Luke spun the glass around before picking it up, tasting. Harper wondered if he purposely drank from the same spot she did. “I find you interesting.”

“That sounds like it’s not really a compliment.”

“I also find you smart, beautiful, funny, and brave. But I can’t figure you out. How does someone who goes through everything you’ve gone through walk around with a permanent smile on her face?”

“You mean because of my parents?”

“Your parents, the fire, your idiot of an ex. Your resiliency is impressive. How does that happen?”

“It’s not really impressive when there isn’t another option. What am I supposed to do, be all ‘woe is me’ for the rest of my life? I still get access to the same sunrises everyone else does, the same 24 hours in a day. And if I don’t take advantage of those things, it’s my own fault.”

“So the world is too big and beautiful to be sad?” He was teasing her.

“I can still be sad. But I don’t have to wallow or completely ignore the good that is still waiting for me. That’s careless and wasteful.”

Luke was silent for a moment, twisting his glass on the tabletop.

“Also, since you asked, my birthday is March 3. I went to University of Maryland and got a bachelor’s in business. I’m halfway through my MBA online. And growing up without parents was hard. Every holiday, every birthday, graduation, you’re always acutely aware that you’re missing something. Someone.”

Luke nodded. “Favorite color?”

“Red. But not a maroon or pinky red. Blood red. Do I get to ask you questions?”

Luke shook his head. “Let’s focus on you.”

“Nice try. What was it like growing up with parents? And having a brother and sister?”

“Chaos. You’ve been to Sunday dinner.”

Harper tossed her napkin at him. “I’m serious!”

“So am I.” But he relented. “I don’t know. Sometimes you wished that you could just be alone and other times you’re grateful to have them all over you. We’re close. Sometimes too close. But I grew up with my dad at every football game. I sat through all of Sophie’s dance recitals.
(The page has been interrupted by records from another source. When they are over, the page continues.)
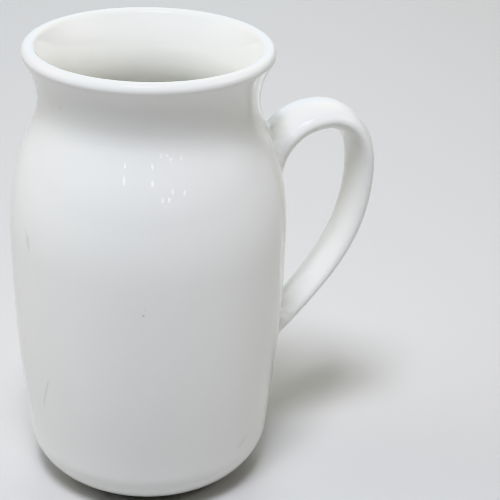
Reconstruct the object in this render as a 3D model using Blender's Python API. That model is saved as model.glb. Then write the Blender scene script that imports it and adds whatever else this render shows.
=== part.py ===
"""A milk pitcher of about half a litre: a jug-shaped mug in white glazed ceramic.

The body is one turned hollow form with a round belly, a narrower neck and a
flared mouth with a rolled lip. A flat strap handle grows out of the shoulder
and comes back into the lower wall. It is one solid, standing on a foot ring.
The handle points along +X, and the origin is under the middle of the whole.
"""
import math

import bmesh
import bpy
import numpy as np

MM = 0.001

# Overall form
HEIGHT = 138.0 * MM
BELLY_RADIUS = 41.45 * MM
BELLY_HEIGHT = 80.0 * MM
NECK_RADIUS = 32.15 * MM
NECK_HEIGHT = 122.3 * MM
MOUTH_RADIUS = 36.2 * MM
MOUTH_FLARE = math.radians(27.2)
WALL = 4.1 * MM

# Foot and floor
HEEL_RADIUS = 14.0 * MM
SIDE_RADIUS = 37.7 * MM
SIDE_LEAN = math.radians(4.6)
FOOT_OUTER = 25.4 * MM
FOOT_INNER = 22.4 * MM
FOOT_EDGE = 0.35 * MM
RECESS = 2.2 * MM
FLOOR_THICK = 4.8 * MM
CORNER_RADIUS = 10.0 * MM

# Strap handle, measured from the body's axis
CROWN = (54.5 * MM, 112.0 * MM)
REACH = (67.8 * MM, 93.3 * MM)
STRAP_WIDE = (18.4 * MM, 14.2 * MM)
STRAP_THICK = (8.3 * MM, 5.6 * MM)
ROOT_LENGTH = 9.0 * MM

# Where the strap meets the body: height, then reach up, down and sideways
UPPER_ROOT = (99.9 * MM, 9.8 * MM, 10.0 * MM, 11.0 * MM)
LOWER_ROOT = (42.1 * MM, 10.2 * MM, 9.2 * MM, 9.5 * MM)

# Fineness of the solid
TURNS = 48
SIDES = 16
SINK = 0.8 * MM


def bezier(start, start_way, start_pull, end, end_way, end_pull, count):
    """Points and directions of one smooth stretch between two stations."""
    a = np.array(start)
    d = np.array(end)
    b = a + start_pull * np.array(start_way)
    c = d - end_pull * np.array(end_way)
    t = np.linspace(0.0, 1.0, count + 1)[:, None]
    points = (1 - t) ** 3 * a + 3 * (1 - t) ** 2 * t * b + 3 * (1 - t) * t * t * c + t ** 3 * d
    ways = (1 - t) ** 2 * (b - a) + 2 * (1 - t) * t * (c - b) + t * t * (d - c)
    return points, ways / np.linalg.norm(ways, axis=1)[:, None]


def arc(centre, radius, first, last, count):
    """Points on an arc, with the angles counted from straight outwards."""
    angles = np.linspace(first, last, count + 1)
    around = np.stack([np.cos(angles), np.sin(angles)], axis=1)
    return np.array(centre) + radius * around


# The outside of the wall, from the heel up to the lip
def outside(low, middle, high):
    lip = WALL / 2
    lip_centre = (MOUTH_RADIUS - lip, HEIGHT - lip)
    heel_top = (SIDE_RADIUS, HEEL_RADIUS)
    belly = (BELLY_RADIUS, BELLY_HEIGHT)
    neck = (NECK_RADIUS, NECK_HEIGHT)
    flare = (math.sin(MOUTH_FLARE), math.cos(MOUTH_FLARE))
    lip_start = (lip_centre[0] + lip * flare[1], lip_centre[1] - lip * flare[0])
    lean = (math.sin(SIDE_LEAN), math.cos(SIDE_LEAN))
    up = (0.0, 1.0)
    pieces = [
        bezier(heel_top, lean, 13.9 * MM, belly, up, 38.8 * MM, low),
        bezier(belly, up, 25.7 * MM, neck, up, 8.8 * MM, middle),
        bezier(neck, up, 6.4 * MM, lip_start, flare, 2.4 * MM, high),
    ]
    points = np.concatenate([pieces[0][0]] + [p[0][1:] for p in pieces[1:]])
    ways = np.concatenate([pieces[0][1]] + [p[1][1:] for p in pieces[1:]])
    return points, ways, lip_centre


# The whole turned profile, from under the floor, round the lip, to inside
def turned_profile():
    points, ways, lip_centre = outside(7, 9, 4)
    facing = np.stack([ways[:, 1], -ways[:, 0]], axis=1)
    heel_centre = (
        SIDE_RADIUS - HEEL_RADIUS * math.cos(SIDE_LEAN),
        HEEL_RADIUS + HEEL_RADIUS * math.sin(SIDE_LEAN),
    )
    foot_angle = -math.pi / 2 + 0.17
    heel = arc(heel_centre, HEEL_RADIUS, foot_angle, -SIDE_LEAN, 6)[:-1]
    under = [
        (0.0, RECESS),
        (FOOT_INNER - 4 * FOOT_EDGE, RECESS),
        (FOOT_INNER - FOOT_EDGE, RECESS - 3 * FOOT_EDGE),
        (FOOT_INNER, FOOT_EDGE),
        (FOOT_INNER + FOOT_EDGE, 0.0),
        (FOOT_OUTER - FOOT_EDGE, 0.0),
        (FOOT_OUTER, FOOT_EDGE),
    ]
    lip = arc(lip_centre, WALL / 2, -MOUTH_FLARE, math.pi - MOUTH_FLARE, 9)[1:-1]
    inner = (points - WALL * facing)[::-1]
    floor = RECESS + FLOOR_THICK
    inner = inner[inner[:, 1] > floor + CORNER_RADIUS + 3 * MM]
    corner_out = SIDE_RADIUS - WALL + 0.6 * MM
    corner_centre = (corner_out - CORNER_RADIUS, floor + CORNER_RADIUS)
    corner = arc(corner_centre, CORNER_RADIUS, 0.0, -math.pi / 2, 5)
    middle = [(0.0, floor)]
    return np.concatenate([under, heel, points, lip, inner, corner, middle])


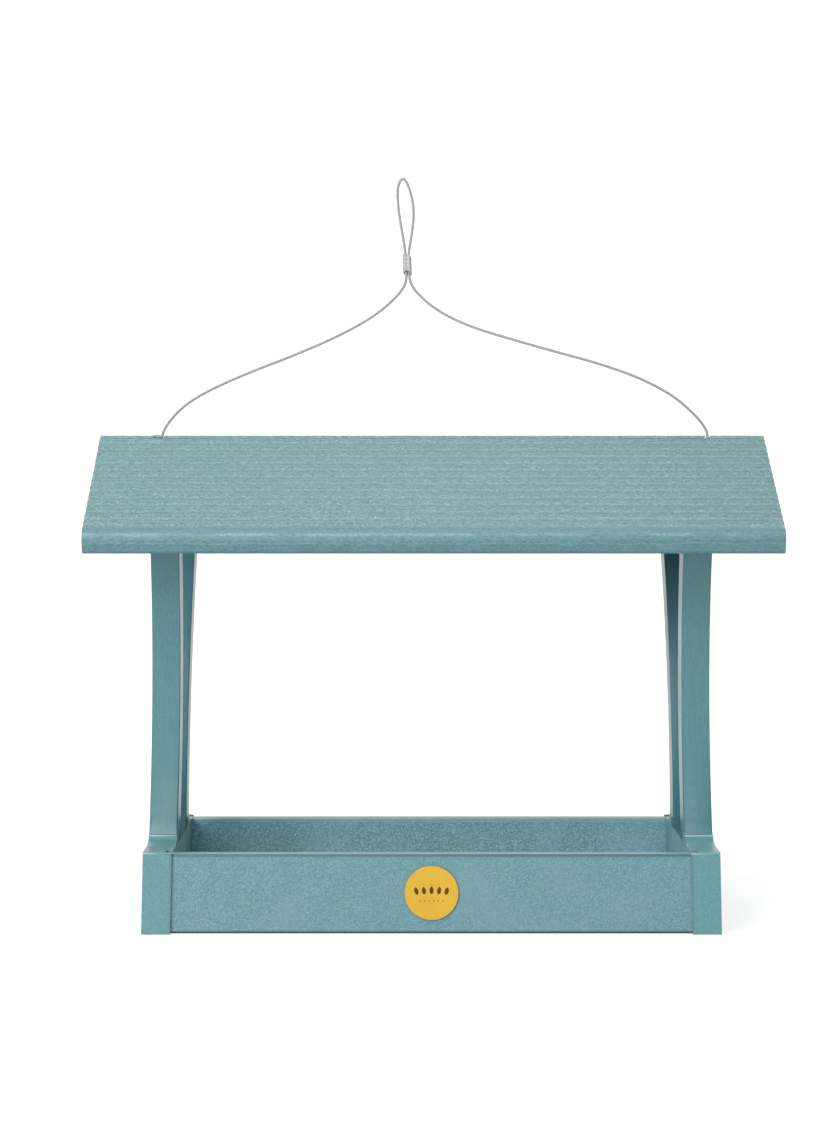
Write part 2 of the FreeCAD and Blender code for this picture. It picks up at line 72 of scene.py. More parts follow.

James and I spent every summer barefoot and playing in the creek from dawn to dusk. Mom forced us to sit down at the table every night. Sometimes it was 4:30 and sometimes we didn’t eat until 9, but we were all there together.”

Harper smiled. “That sounds how I always imagined it.”

“Didn’t you ever live with other kids?”

“Sure, but it’s just different. You’re only there temporarily. Some of the homes had a ton of kids, so there wasn’t enough time to pay attention to us all. Others had biological or adopted kids who were in established routines and activities and that took precedence. Most of the time, I was just lost in the shuffle.”

“And you wanted more.”

Harper nodded. She had desperately wanted more. Still did.